▶ [Stated exercise]
Repeat, exactly and completely, the entries shown underneath.

____ Exercise material

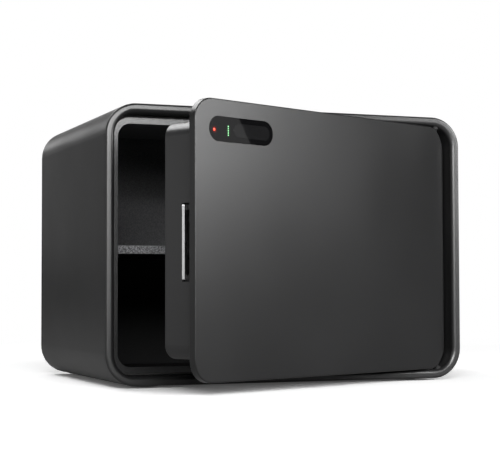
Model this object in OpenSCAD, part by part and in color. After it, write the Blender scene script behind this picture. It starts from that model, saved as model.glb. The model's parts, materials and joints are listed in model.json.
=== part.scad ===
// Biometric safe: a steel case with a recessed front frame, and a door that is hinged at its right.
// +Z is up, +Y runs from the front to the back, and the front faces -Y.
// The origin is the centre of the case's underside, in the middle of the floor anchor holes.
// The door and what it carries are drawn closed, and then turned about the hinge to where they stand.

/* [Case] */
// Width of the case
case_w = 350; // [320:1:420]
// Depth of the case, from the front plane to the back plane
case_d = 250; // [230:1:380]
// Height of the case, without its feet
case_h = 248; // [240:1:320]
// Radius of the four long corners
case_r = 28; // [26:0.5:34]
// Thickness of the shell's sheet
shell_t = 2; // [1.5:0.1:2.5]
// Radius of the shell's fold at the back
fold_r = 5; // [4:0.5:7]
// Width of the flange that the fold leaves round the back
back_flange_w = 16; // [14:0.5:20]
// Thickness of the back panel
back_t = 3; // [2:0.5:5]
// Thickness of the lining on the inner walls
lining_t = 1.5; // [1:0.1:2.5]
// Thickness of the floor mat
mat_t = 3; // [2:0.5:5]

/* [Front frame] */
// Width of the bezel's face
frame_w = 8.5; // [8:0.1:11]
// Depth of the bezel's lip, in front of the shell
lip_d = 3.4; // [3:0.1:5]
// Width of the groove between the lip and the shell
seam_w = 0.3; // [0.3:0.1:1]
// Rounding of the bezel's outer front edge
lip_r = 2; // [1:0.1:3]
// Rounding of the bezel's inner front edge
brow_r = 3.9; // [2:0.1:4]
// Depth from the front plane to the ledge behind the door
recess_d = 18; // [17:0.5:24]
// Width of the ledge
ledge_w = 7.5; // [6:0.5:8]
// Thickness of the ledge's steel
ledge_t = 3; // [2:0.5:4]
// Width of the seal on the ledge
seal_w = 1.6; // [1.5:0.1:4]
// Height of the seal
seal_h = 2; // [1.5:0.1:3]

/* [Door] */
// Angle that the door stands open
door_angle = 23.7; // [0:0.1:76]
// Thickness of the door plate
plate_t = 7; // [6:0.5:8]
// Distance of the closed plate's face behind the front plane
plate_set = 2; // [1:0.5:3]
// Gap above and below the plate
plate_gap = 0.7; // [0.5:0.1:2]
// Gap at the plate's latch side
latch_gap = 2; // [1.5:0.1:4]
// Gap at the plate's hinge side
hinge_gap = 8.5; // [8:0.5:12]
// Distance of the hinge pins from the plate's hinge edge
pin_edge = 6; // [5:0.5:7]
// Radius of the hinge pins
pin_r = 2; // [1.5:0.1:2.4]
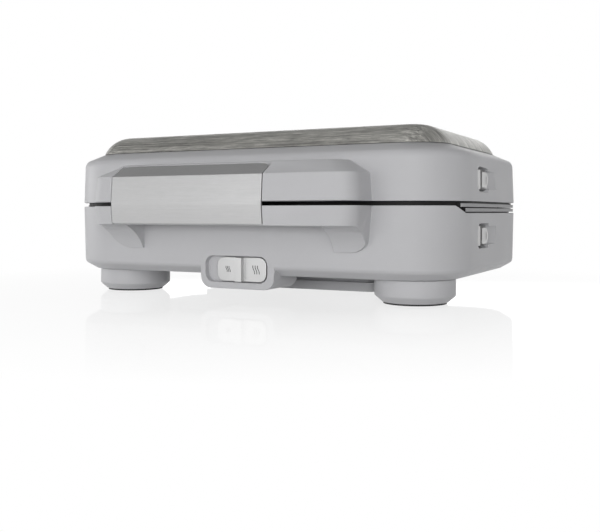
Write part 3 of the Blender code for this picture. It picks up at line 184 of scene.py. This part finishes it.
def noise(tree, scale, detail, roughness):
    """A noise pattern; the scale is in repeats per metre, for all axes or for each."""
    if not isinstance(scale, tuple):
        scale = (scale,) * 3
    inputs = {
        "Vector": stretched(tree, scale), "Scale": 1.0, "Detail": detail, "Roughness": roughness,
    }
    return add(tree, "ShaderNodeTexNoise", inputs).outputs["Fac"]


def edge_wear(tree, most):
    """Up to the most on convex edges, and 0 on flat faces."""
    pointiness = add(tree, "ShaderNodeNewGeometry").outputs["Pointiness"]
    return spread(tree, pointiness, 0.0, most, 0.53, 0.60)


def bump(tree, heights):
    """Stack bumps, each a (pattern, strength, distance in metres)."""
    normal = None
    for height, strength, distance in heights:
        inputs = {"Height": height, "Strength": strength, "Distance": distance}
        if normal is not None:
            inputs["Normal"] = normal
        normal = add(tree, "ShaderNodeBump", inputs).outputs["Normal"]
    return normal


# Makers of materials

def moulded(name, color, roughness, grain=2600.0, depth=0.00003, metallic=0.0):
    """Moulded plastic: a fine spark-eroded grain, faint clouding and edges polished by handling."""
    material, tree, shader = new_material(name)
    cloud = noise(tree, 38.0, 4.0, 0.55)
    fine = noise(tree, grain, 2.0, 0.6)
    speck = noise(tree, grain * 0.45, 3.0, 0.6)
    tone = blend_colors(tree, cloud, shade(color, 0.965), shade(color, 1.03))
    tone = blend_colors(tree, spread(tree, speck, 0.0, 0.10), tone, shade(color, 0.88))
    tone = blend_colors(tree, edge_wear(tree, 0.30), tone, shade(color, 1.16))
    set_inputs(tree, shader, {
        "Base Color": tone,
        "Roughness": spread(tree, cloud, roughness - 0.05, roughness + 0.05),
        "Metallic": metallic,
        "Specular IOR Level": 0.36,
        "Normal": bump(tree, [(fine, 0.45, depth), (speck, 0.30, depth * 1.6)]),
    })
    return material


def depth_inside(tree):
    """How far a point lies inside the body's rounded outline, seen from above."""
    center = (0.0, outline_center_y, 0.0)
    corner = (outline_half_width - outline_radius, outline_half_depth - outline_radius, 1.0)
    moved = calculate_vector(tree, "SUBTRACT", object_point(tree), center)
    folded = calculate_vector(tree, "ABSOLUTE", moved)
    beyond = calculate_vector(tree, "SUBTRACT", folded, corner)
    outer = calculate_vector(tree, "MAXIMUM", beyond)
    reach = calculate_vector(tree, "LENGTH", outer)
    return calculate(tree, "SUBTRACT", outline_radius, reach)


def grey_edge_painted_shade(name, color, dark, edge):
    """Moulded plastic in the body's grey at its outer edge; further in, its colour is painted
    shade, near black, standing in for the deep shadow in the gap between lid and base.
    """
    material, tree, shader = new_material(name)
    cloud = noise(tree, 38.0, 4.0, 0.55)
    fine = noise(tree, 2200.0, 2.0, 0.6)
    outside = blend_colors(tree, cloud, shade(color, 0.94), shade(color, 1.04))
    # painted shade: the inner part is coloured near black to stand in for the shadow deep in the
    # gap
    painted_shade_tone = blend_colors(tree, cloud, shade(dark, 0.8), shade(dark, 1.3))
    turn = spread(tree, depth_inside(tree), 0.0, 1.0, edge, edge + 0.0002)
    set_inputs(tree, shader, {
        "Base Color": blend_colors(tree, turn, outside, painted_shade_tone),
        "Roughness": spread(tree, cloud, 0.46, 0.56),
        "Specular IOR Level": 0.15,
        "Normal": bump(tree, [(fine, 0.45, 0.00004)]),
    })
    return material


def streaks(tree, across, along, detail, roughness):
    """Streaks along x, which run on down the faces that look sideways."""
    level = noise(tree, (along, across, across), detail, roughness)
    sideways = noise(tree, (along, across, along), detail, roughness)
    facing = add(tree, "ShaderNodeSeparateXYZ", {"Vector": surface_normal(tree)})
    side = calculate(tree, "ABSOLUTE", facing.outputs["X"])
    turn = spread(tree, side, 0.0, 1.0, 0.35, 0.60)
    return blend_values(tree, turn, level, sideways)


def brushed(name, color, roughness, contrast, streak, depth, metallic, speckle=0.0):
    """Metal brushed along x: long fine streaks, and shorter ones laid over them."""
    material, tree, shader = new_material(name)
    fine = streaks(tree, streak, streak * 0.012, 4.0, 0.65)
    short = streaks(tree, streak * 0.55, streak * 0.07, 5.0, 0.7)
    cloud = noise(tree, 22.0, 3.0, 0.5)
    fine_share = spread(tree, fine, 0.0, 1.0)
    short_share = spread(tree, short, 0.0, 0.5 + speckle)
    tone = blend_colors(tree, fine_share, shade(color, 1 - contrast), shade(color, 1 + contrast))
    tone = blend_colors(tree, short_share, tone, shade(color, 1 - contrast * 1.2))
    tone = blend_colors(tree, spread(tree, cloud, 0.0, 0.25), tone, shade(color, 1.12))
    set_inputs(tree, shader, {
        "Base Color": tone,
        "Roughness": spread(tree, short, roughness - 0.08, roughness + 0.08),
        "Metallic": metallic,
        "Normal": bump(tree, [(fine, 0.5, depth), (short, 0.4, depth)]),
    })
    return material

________

▶ [Output of the exercise]
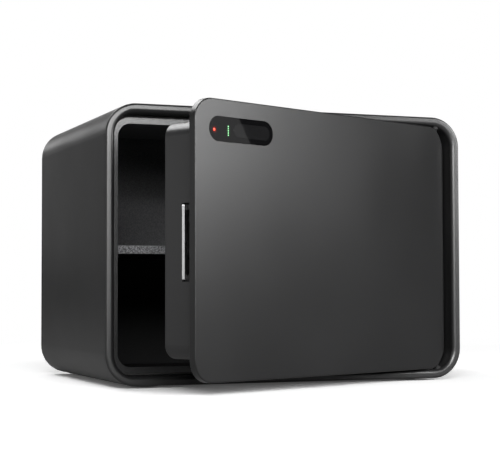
Model this object in OpenSCAD, part by part and in color. After it, write the Blender scene script behind this picture. It starts from that model, saved as model.glb. The model's parts, materials and joints are listed in model.json.
=== part.scad ===
// Biometric safe: a steel case with a recessed front frame, and a door that is hinged at its right.
// +Z is up, +Y runs from the front to the back, and the front faces -Y.
// The origin is the centre of the case's underside, in the middle of the floor anchor holes.
// The door and what it carries are drawn closed, and then turned about the hinge to where they stand.

/* [Case] */
// Width of the case
case_w = 350; // [320:1:420]
// Depth of the case, from the front plane to the back plane
case_d = 250; // [230:1:380]
// Height of the case, without its feet
case_h = 248; // [240:1:320]
// Radius of the four long corners
case_r = 28; // [26:0.5:34]
// Thickness of the shell's sheet
shell_t = 2; // [1.5:0.1:2.5]
// Radius of the shell's fold at the back
fold_r = 5; // [4:0.5:7]
// Width of the flange that the fold leaves round the back
back_flange_w = 16; // [14:0.5:20]
// Thickness of the back panel
back_t = 3; // [2:0.5:5]
// Thickness of the lining on the inner walls
lining_t = 1.5; // [1:0.1:2.5]
// Thickness of the floor mat
mat_t = 3; // [2:0.5:5]

/* [Front frame] */
// Width of the bezel's face
frame_w = 8.5; // [8:0.1:11]
// Depth of the bezel's lip, in front of the shell
lip_d = 3.4; // [3:0.1:5]
// Width of the groove between the lip and the shell
seam_w = 0.3; // [0.3:0.1:1]
// Rounding of the bezel's outer front edge
lip_r = 2; // [1:0.1:3]
// Rounding of the bezel's inner front edge
brow_r = 3.9; // [2:0.1:4]
// Depth from the front plane to the ledge behind the door
recess_d = 18; // [17:0.5:24]
// Width of the ledge
ledge_w = 7.5; // [6:0.5:8]
// Thickness of the ledge's steel
ledge_t = 3; // [2:0.5:4]
// Width of the seal on the ledge
seal_w = 1.6; // [1.5:0.1:4]
// Height of the seal
seal_h = 2; // [1.5:0.1:3]

/* [Door] */
// Angle that the door stands open
door_angle = 23.7; // [0:0.1:76]
// Thickness of the door plate
plate_t = 7; // [6:0.5:8]
// Distance of the closed plate's face behind the front plane
plate_set = 2; // [1:0.5:3]
// Gap above and below the plate
plate_gap = 0.7; // [0.5:0.1:2]
// Gap at the plate's latch side
latch_gap = 2; // [1.5:0.1:4]
// Gap at the plate's hinge side
hinge_gap = 8.5; // [8:0.5:12]
// Distance of the hinge pins from the plate's hinge edge
pin_edge = 6; // [5:0.5:7]
// Radius of the hinge pins
pin_r = 2; // [1.5:0.1:2.4]
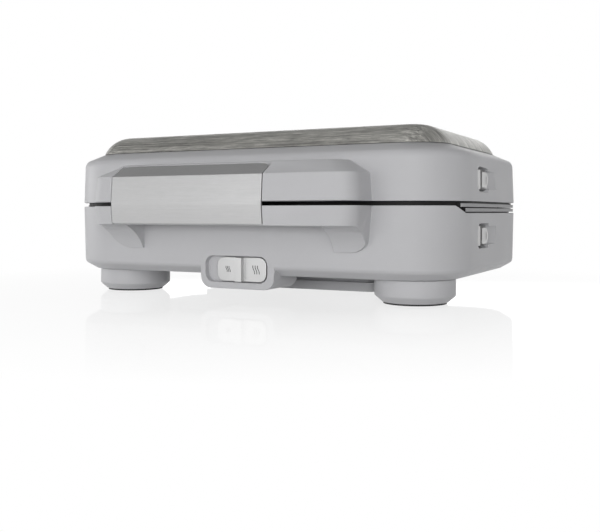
Write part 3 of the Blender code for this picture. It picks up at line 184 of scene.py. This part finishes it.
def noise(tree, scale, detail, roughness):
    """A noise pattern; the scale is in repeats per metre, for all axes or for each."""
    if not isinstance(scale, tuple):
        scale = (scale,) * 3
    inputs = {
        "Vector": stretched(tree, scale), "Scale": 1.0, "Detail": detail, "Roughness": roughness,
    }
    return add(tree, "ShaderNodeTexNoise", inputs).outputs["Fac"]


def edge_wear(tree, most):
    """Up to the most on convex edges, and 0 on flat faces."""
    pointiness = add(tree, "ShaderNodeNewGeometry").outputs["Pointiness"]
    return spread(tree, pointiness, 0.0, most, 0.53, 0.60)


def bump(tree, heights):
    """Stack bumps, each a (pattern, strength, distance in metres)."""
    normal = None
    for height, strength, distance in heights:
        inputs = {"Height": height, "Strength": strength, "Distance": distance}
        if normal is not None:
            inputs["Normal"] = normal
        normal = add(tree, "ShaderNodeBump", inputs).outputs["Normal"]
    return normal


# Makers of materials

def moulded(name, color, roughness, grain=2600.0, depth=0.00003, metallic=0.0):
    """Moulded plastic: a fine spark-eroded grain, faint clouding and edges polished by handling."""
    material, tree, shader = new_material(name)
    cloud = noise(tree, 38.0, 4.0, 0.55)
    fine = noise(tree, grain, 2.0, 0.6)
    speck = noise(tree, grain * 0.45, 3.0, 0.6)
    tone = blend_colors(tree, cloud, shade(color, 0.965), shade(color, 1.03))
    tone = blend_colors(tree, spread(tree, speck, 0.0, 0.10), tone, shade(color, 0.88))
    tone = blend_colors(tree, edge_wear(tree, 0.30), tone, shade(color, 1.16))
    set_inputs(tree, shader, {
        "Base Color": tone,
        "Roughness": spread(tree, cloud, roughness - 0.05, roughness + 0.05),
        "Metallic": metallic,
        "Specular IOR Level": 0.36,
        "Normal": bump(tree, [(fine, 0.45, depth), (speck, 0.30, depth * 1.6)]),
    })
    return material


def depth_inside(tree):
    """How far a point lies inside the body's rounded outline, seen from above."""
    center = (0.0, outline_center_y, 0.0)
    corner = (outline_half_width - outline_radius, outline_half_depth - outline_radius, 1.0)
    moved = calculate_vector(tree, "SUBTRACT", object_point(tree), center)
    folded = calculate_vector(tree, "ABSOLUTE", moved)
    beyond = calculate_vector(tree, "SUBTRACT", folded, corner)
    outer = calculate_vector(tree, "MAXIMUM", beyond)
    reach = calculate_vector(tree, "LENGTH", outer)
    return calculate(tree, "SUBTRACT", outline_radius, reach)


def grey_edge_painted_shade(name, color, dark, edge):
    """Moulded plastic in the body's grey at its outer edge; further in, its colour is painted
    shade, near black, standing in for the deep shadow in the gap between lid and base.
    """
    material, tree, shader = new_material(name)
    cloud = noise(tree, 38.0, 4.0, 0.55)
    fine = noise(tree, 2200.0, 2.0, 0.6)
    outside = blend_colors(tree, cloud, shade(color, 0.94), shade(color, 1.04))
    # painted shade: the inner part is coloured near black to stand in for the shadow deep in the
    # gap
    painted_shade_tone = blend_colors(tree, cloud, shade(dark, 0.8), shade(dark, 1.3))
    turn = spread(tree, depth_inside(tree), 0.0, 1.0, edge, edge + 0.0002)
    set_inputs(tree, shader, {
        "Base Color": blend_colors(tree, turn, outside, painted_shade_tone),
        "Roughness": spread(tree, cloud, 0.46, 0.56),
        "Specular IOR Level": 0.15,
        "Normal": bump(tree, [(fine, 0.45, 0.00004)]),
    })
    return material


def streaks(tree, across, along, detail, roughness):
    """Streaks along x, which run on down the faces that look sideways."""
    level = noise(tree, (along, across, across), detail, roughness)
    sideways = noise(tree, (along, across, along), detail, roughness)
    facing = add(tree, "ShaderNodeSeparateXYZ", {"Vector": surface_normal(tree)})
    side = calculate(tree, "ABSOLUTE", facing.outputs["X"])
    turn = spread(tree, side, 0.0, 1.0, 0.35, 0.60)
    return blend_values(tree, turn, level, sideways)


def brushed(name, color, roughness, contrast, streak, depth, metallic, speckle=0.0):
    """Metal brushed along x: long fine streaks, and shorter ones laid over them."""
    material, tree, shader = new_material(name)
    fine = streaks(tree, streak, streak * 0.012, 4.0, 0.65)
    short = streaks(tree, streak * 0.55, streak * 0.07, 5.0, 0.7)
    cloud = noise(tree, 22.0, 3.0, 0.5)
    fine_share = spread(tree, fine, 0.0, 1.0)
    short_share = spread(tree, short, 0.0, 0.5 + speckle)
    tone = blend_colors(tree, fine_share, shade(color, 1 - contrast), shade(color, 1 + contrast))
    tone = blend_colors(tree, short_share, tone, shade(color, 1 - contrast * 1.2))
    tone = blend_colors(tree, spread(tree, cloud, 0.0, 0.25), tone, shade(color, 1.12))
    set_inputs(tree, shader, {
        "Base Color": tone,
        "Roughness": spread(tree, short, roughness - 0.08, roughness + 0.08),
        "Metallic": metallic,
        "Normal": bump(tree, [(fine, 0.5, depth), (short, 0.4, depth)]),
    })
    return material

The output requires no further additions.